Now suppose the C compiler can see the implementation of isEmpty
, as it would when inlining it. In this case, it can see all the effects of active && isEmpty(&list)
. If active && isEmpty(&list)
contains no accesses to volatile objects and no writing to files or interacting with devices, then the actual implementation of the expression can be in any order at all, including any ordering of any subparts inside isEmpty
, providing the reordering computes the correct result. So, in the actual implementation, it is not true the compiler must guarantee the left-to-right ordering; it merely needs to guarantee the same result.
That correct result is an issue.
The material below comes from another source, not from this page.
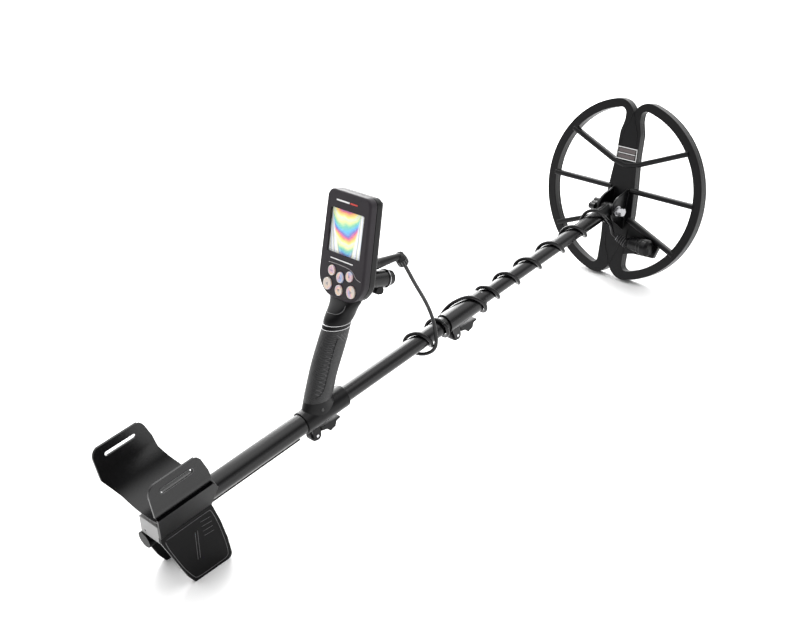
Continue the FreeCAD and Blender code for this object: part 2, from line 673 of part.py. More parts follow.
def winding_loop(side, grow):
    """The D-shaped face that a winding encloses, grown outward."""
    a = LOBE_ANGLE
    corner = WINDING_CORNER_R + grow
    limb = LOBE_X - corner
    edges = [
        Part.LineSegment(V(limb, -LOBE_Y, 0), V(limb, LOBE_Y, 0)).toShape(),
        circle_arc(LOBE_X, LOBE_Y, corner, 180, a),
        circle_arc(0, 0, WINDING_MID_R + grow, a, -a),
        circle_arc(LOBE_X, -LOBE_Y, corner, -a, -180),
    ]
    face = Part.Face(Part.Wire(edges))
    if side < 0:
        face = face.mirror(V(0, 0, 0), V(1, 0, 0))
    return face


def winding_solid(side, half_width, z0, z1):
    band = winding_loop(side, half_width).cut(winding_loop(side, -half_width))
    band.translate(V(0, 0, z0))
    return band.extrude(V(0, 0, z1 - z0)).Solids[0]


def coil_top_shell():
    plate = coil_plate(COIL_SPLIT, 0)
    web = prism(polygon([(18, -42), (38, -49), (84, -67), (76, -90), (40, -92), (18, -98)]), -8.0, -1.0)
    ears = [hinge_ear(EAR_INNER, EAR_OUTER), hinge_ear(-EAR_OUTER, -EAR_INNER)]
    shell = fused([plate, web] + coil_spokes() + ears)
    for side in (-1, 1):
        shell = shell.cut(winding_solid(side, 2.8, COIL_SPLIT, -4.2))
    shell = shell.cut(along_pivot(-20, 20, BOLT_R))
    return placed(shell, COIL)


def coil_lower_cover():
    return placed(coil_plate(COIL_BOTTOM, COIL_SPLIT), COIL)


def winding(side):
    return placed(winding_solid(side, 2.4, -8.8, -4.6), COIL)


def coil_label():
    return placed(prism(polygon(LABEL_CORNERS), 0, 0.5), COIL)


def cable_boss():
    profile = [(34, 0), (34, 7.4), (39, 7.6), (42, 9.2), (56, 10.2), (58, 11.8), (63, 12.2), (64, 13.0),
               (72, 13.0),
               (75.5, 10.0), (76, 0)]
    corners = [V(x, 0, r) for x, r in profile]
    solid = Part.Face(Part.makePolygon(corners + corners[:1])).revolve(V(0, 0, 0), V(1, 0, 0), 360)
    solid.translate(V(0, BOSS_FORE, BOSS_HEIGHT))
    base = slab(42, 70, BOSS_FORE - 8, BOSS_FORE + 8, -1.0, BOSS_HEIGHT)
    boss = solid.fuse(base)
    above_web = slab(0, 120, -120, 0, -1.0, 60)
    boss = boss.common(above_web)
    for bar in coil_spokes():
        boss = boss.cut(bar)
    return placed(boss, COIL)


def strain_relief():
    cone = rod_between(RELIEF_BASE, RELIEF_TIP, 7.4, 4.4)
    axis = RELIEF_TIP - RELIEF_BASE
    for step in range(4):
        spot = RELIEF_BASE + axis * (0.28 + 0.17 * step)
        outer = 9.0 - 0.5 * step
        inner = 6.2 - 0.5 * step
        groove = rod_between(spot, spot + axis * 0.07, outer, outer)
        cone = cone.cut(groove.cut(rod_between(spot, spot + axis * 0.07, inner, inner)))
    return placed(cone, COIL).cut(cable_boss())


def hinge_bolt():
    shank = along_pivot(-EAR_OUTER - 14, EAR_OUTER, BOLT_R)
    flange = along_pivot(EAR_OUTER, EAR_OUTER + 2.4, 8.0)
    flats = []
    for corner in range(6):
        turn = math.radians(60 * corner + 30)
        flats.append(V(EAR_OUTER + 2.4, PIVOT.y + 6.6 * math.cos(turn), PIVOT.z + 6.6 * math.sin(turn)))
    hexagon = Part.Face(Part.makePolygon(flats + flats[:1])).extrude(V(10.0, 0, 0))
    return placed(fused([shank, flange, hexagon]), COIL)


def hinge_knob():
    inner = -EAR_OUTER - 0.3
    hub = along_pivot(inner - 5, inner, 7.0)
    pieces = [hub, along_pivot(inner - 15, inner - 5, 8.0)]
    for lobe in range(3):
        turn = math.radians(120 * lobe + 90)
        centre = V(inner - 15, PIVOT.y + 7.6 * math.cos(turn), PIVOT.z + 7.6 * math.sin(turn))
        pieces.append(Part.makeCylinder(5.0, 10, centre, V(1, 0, 0)))
    knob = fused(pieces)
    return placed(knob.cut(along_pivot(-EAR_OUTER - 14, -EAR_OUTER, BOLT_R + RUNNING_GAP)), COIL)


# ---- coil lead ----
# Stations of the turns round the shaft: angle in degrees from the user's left over the top, X, radius.
UPPER_TURNS = [(180, -411.0, 19.2), (210, -413.5, 20.4), (240, -418.0, 21.2), (270, -425.0, 21.0),
               (330, -437.0, 18.0), (360, -438.5, 16.2), (420, -432.0, 15.0), (450, -427.0, 15.0),
               (540, -417.0, 15.0), (630, -408.0, 15.0), (720, -397.0, 15.0), (810, -387.5, 15.0),
               (870, -385.0, 15.0)]
MIDDLE_TURNS = [(840, -386.25, 15.0), (870, -385.0, 15.0), (960, -381.5, 15.3), (990, -380.0, 16.6),
                (1020, -377.4, 17.7), (1080, -364.0, 17.7), (1140, -341.0, 17.7),
                (1170, -326.0, 17.7), (1260, -309.0, 17.7),
                (1350, -303.0, 17.7), (1380, -299.3, 17.2), (1410, -296.6, 15.6), (1440, -295.0, 14.2),
                (1530, -289.5, 13.8), (1890, -246.0, 13.8), (2250, -199.5, 13.8), (2610, -146.5, 13.8),
                (2970, -91.0, 13.8), (3150, -66.0, 13.8)]
LOWER_TURNS = [(3120, -70.17, 13.8), (3150, -66.0, 13.8), (3270, -49.0, 13.8)]
UPPER_FREE = [(-449.0, -24.0, 141.6), (-443.8, -24.0, 127.5), (-437.8, -23.6, 110.0), (-430.5, -22.6, 92.5),
              (-423.3, -21.4, 75.5), (-417.0, -20.3, 58.5), (-412.3, -19.3, 41.5), (-409.8, -18.8, 26.5),
              (-409.5, -18.9, 12.5)]
LOWER_FREE = [(-46.5, 8.0, 13.6), (-44.0, 1.2, 17.6), (-40.3, -6.3, 18.2), (-36.2, -12.2, 14.0),
              (-31.6, -15.0, 6.4), (-25.6, -15.0, -1.6), (-19.0, -14.0, -10.2), (-13.0, -12.6, -19.2),
              (-9.6, -10.6, -28.6)]
SPLIT_GAP = 0.1             # between the ends of two lengths of lead


def between(stations, angle):
    """X and radius of the lead's turns at an angle."""
    for (a0, x0, r0), (a1, x1, r1) in zip(stations, stations[1:]):
        if angle <= a1:
            part = (angle - a0) / (a1 - a0)
            return x0 + (x1 - x0) * part, r0 + (r1 - r0) * part
    return stations[-1][1:]


def winding_points(stations):
    points = []
    for angle in range(stations[0][0], stations[-1][0] + 1, WINDING_STEP):
        x, reach = between(stations, angle)
        turn = math.radians(angle)
        points.append(V(x, reach * math.cos(turn), reach * math.sin(turn)))
    return points


def split_start(points):
    """The points with the first moved to half-way along its run, just past the split."""
    run = points[1] - points[0]
    part = 0.5 + SPLIT_GAP / (2 * run.Length)
    return [points[0] + run * part] + points[1:]


def split_end(points):
    return split_start(points[::-1])[::-1]


def lead(points, name):
    """A round tube along straight runs joined by tangent arcs."""
    arcs = []
    for before, here, after in zip(points, points[1:], points[2:]):
        run_in, run_out = here - before, after - here
        shorter = min(run_in.Length, run_out.Length)
        turn = run_in.getAngle(run_out)
        radius = 0.45 * shorter / math.tan(turn / 2)
        back = run_in.normalize() * (0.45 * shorter)
        ahead = run_out.normalize() * (0.45 * shorter)
        start, end = here - back, here + ahead
        bisector = (ahead - back).normalize()
        depth = radius / math.cos(turn / 2) - radius
        arcs.append((start, here + bisector * depth, end, radius))
    edges = []
    at = points[0]
    for start, middle, end, radius in arcs:
        edges.append(Part.LineSegment(at, start).toShape())
        edges.append(Part.Arc(start, middle, end).toShape())
        at = end
    edges.append(Part.LineSegment(at, points[-1]).toShape())
    path = Part.Wire(edges)
    ring = Part.Wire([Part.Circle(points[0], points[1] - points[0], CABLE_R).toShape()])
    tube = path.makePipeShell([ring], True, False)
    radii = [arc[3] for arc in arcs]
    ideal = math.pi * CABLE_R ** 2 * path.Length
    print(name, "length", round(path.Length, 1), "radii", round(min(radii), 1), "to", round(max(radii), 1),
          "volume", round(tube.Volume / ideal, 4))
    return tube


def lower_end():
    tip = COIL.multVec(RELIEF_TIP)
    out = (tip - COIL.multVec(RELIEF_BASE)).normalize()
    return [tip + out * 7.0, tip]


def lead_points():
    """The points of the three lengths of lead, from the plug to the coil."""
    upper = [V(*p) for p in UPPER_FREE] + winding_points(UPPER_TURNS)
    lower = winding_points(LOWER_TURNS) + [V(*p) for p in LOWER_FREE] + lower_end()
    return {
        "lead_upper": split_end(upper),
        "lead_middle": split_end(split_start(winding_points(MIDDLE_TURNS))),
        "lead_lower": split_start(lower),
    }


def build():
    nodes = {
        "upper_tube": upper_tube(), "tube_end_cap": tube_end_cap(), "underside_rail": underside_rail(),
        "mid_tube": mid_tube(), "mid_bush": mid_bush(), "clamp_collar": collar(),
        "lower_tube": lower_tube(), "lower_bush": lower_bush(), "end_fitting": end_fitting(),
        "hinge_washers": hinge_washers(),
        "upper_lever": cam_lever(UPPER_LEVER), "upper_lever_pin": cam_pin(UPPER_LEVER),
        "lower_lever": cam_lever(LOWER_LEVER), "lower_lever_pin": cam_pin(LOWER_LEVER),
        "handle_body": handle_body(), "grip_sleeve": grip_sleeve(), "grip_ring": grip_ring(),
        "handle_screws": handle_screws(), "box_neck": box_neck(),
        "front_shell": front_shell(), "rear_shell": rear_shell(), "box_gasket": box_gasket(),
        "shell_screws": placed(screw_group(), BOX), "window": window(), "display": display(),
        "main_board": main_board(), "keypad_mat": keypad_mat(), "battery": battery(), "speaker": speaker(),
        "coil_socket": coil_socket(), "lead_plug": lead_plug(), "plug_nut": plug_nut(),
        "headphone_socket": headphone_socket(), "socket_cap": socket_cap(), "socket_tab": socket_tab(),
        "cuff_plate": cuff_plate(), "cuff_screws": cuff_screws(), "cuff_bracket": cuff_bracket(),
        "coil_top_shell": coil_top_shell(), "coil_lower_cover": coil_lower_cover(),
        "left_winding": winding(-1), "right_winding": winding(1), "coil_label": coil_label(),
        "cable_boss": cable_boss(), "strain_relief": strain_relief(), "hinge_bolt": hinge_bolt(),
        "hinge_knob": hinge_knob(),
    }
    for name, points in lead_points().items():
        nodes[name] = lead(points, name)
    for name in BUTTONS:
        nodes[name] = button(name)
    return nodes


def main():
    os.makedirs("parts", exist_ok=True)
    nodes = build()
    rise = FreeCAD.Placement(V(0, 0, 0), FreeCAD.Rotation(V(0, 1, 0), -SHAFT_RISE))
    floor_z = placed(nodes["coil_lower_cover"], rise).optimalBoundingBox(False).ZMin
    climb = math.radians(SHAFT_RISE)
    nodes["arm_stand"] = stand(lambda x: (floor_z - x * math.sin(climb)) / math.cos(climb))
    bounds = FreeCAD.BoundBox()
    for name, shape in nodes.items():
        nodes[name] = placed(shape, rise)
        if not name.startswith("lead_"):
            bounds.add(nodes[name].optimalBoundingBox(False))
    home = FreeCAD.Placement(V(-bounds.Center.x, 0, -floor_z), FreeCAD.Rotation())
    print("box", bounds, "moved by", home.Base)
    for name, shape in nodes.items():
        done = placed(shape, home)
        print(name, done.isValid(), round(done.Volume), len(done.Solids))
        done.exportStep("parts/%s.step" % name)


main()
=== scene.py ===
import json
import math

import bmesh
import bpy
from mathutils import Matrix, Vector

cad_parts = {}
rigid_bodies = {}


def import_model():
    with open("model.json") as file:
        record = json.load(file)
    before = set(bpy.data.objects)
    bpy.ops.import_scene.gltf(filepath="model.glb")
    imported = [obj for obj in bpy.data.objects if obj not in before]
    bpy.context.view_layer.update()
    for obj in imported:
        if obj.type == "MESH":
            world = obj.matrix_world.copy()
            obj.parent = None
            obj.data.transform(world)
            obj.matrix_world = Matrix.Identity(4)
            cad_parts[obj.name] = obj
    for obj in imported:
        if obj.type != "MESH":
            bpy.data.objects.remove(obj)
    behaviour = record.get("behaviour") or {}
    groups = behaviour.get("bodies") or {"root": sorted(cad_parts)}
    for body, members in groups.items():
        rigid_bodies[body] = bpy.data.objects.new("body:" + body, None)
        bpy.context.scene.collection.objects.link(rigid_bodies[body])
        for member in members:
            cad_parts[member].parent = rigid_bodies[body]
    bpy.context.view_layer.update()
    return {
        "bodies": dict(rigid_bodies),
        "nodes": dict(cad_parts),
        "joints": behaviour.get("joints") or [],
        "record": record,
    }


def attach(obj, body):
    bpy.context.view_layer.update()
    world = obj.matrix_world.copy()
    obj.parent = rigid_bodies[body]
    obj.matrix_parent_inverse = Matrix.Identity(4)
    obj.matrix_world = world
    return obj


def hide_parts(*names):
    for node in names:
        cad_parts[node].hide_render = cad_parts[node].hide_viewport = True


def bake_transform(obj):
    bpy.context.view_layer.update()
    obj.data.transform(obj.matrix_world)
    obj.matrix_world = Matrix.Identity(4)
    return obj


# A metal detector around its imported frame. Places are worked out in the shaft's frame, in millimetres:
# the origin is on the coil hinge, +X runs forward along the shaft, +Y to the user's left and +Z square
# to the shaft. The other local frames lean from that one; their origins are given as X and Z.

MM = 0.001
SHAFT_RISE = 2.5            # degrees
BOX_CENTRE, BOX_TILT = (-512.4, 209.2), 21.8
COIL_CENTRE, COIL_TILT = (32.5, 17.5), 20.95
GRIP_FOOT, GRIP_TILT = (-611.0, 12.0), 33.5


# ---- places ----
def leaning(origin_xz, tilt):
    """Local frame: x to the user's right, y up the leaning face, z out of it towards the user."""
    s, c = math.sin(math.radians(tilt)), math.cos(math.radians(tilt))
    x, z = origin_xz
    return Matrix(((0, s, -c, x), (-1, 0, 0, 0), (0, c, s, z), (0, 0, 0, 1)))


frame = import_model()
hinge = next(joint for joint in frame["joints"] if joint["name"] == "coil_tilt")
RISEN = Matrix.Rotation(-math.radians(SHAFT_RISE), 4, "Y")
SHAFT = Matrix.Translation(hinge["pos_m"]) @ RISEN @ Matrix.Scale(MM, 4)
BOX = SHAFT @ leaning(BOX_CENTRE, BOX_TILT)
COIL = SHAFT @ leaning(COIL_CENTRE, COIL_TILT)
GRIP = SHAFT @ leaning(GRIP_FOOT, GRIP_TILT)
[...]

Maybe active
guarantees that evaluation of isEmpty(&list)
will not use some null pointer, so active
needs to be evaluated “first.” However, if the compiler is inlining isEmpty
, it could evaluate parts of isEmpty
first, as long as it ensures none of its evaluations cause a problem if active
is false.
One thing that can block these sorts of optimizations is that isEmpty
might use other functions or objects that the compiler does not have a complete view of, so the compiler is forced to implement the abstract computer more literally in certain respects. This goes back to the good programmer issue—if this part of the program matters, a good programmer will consider their interactions here between the code for isEmpty
and what the compiler capabilities are. And that will likely change over the coming years.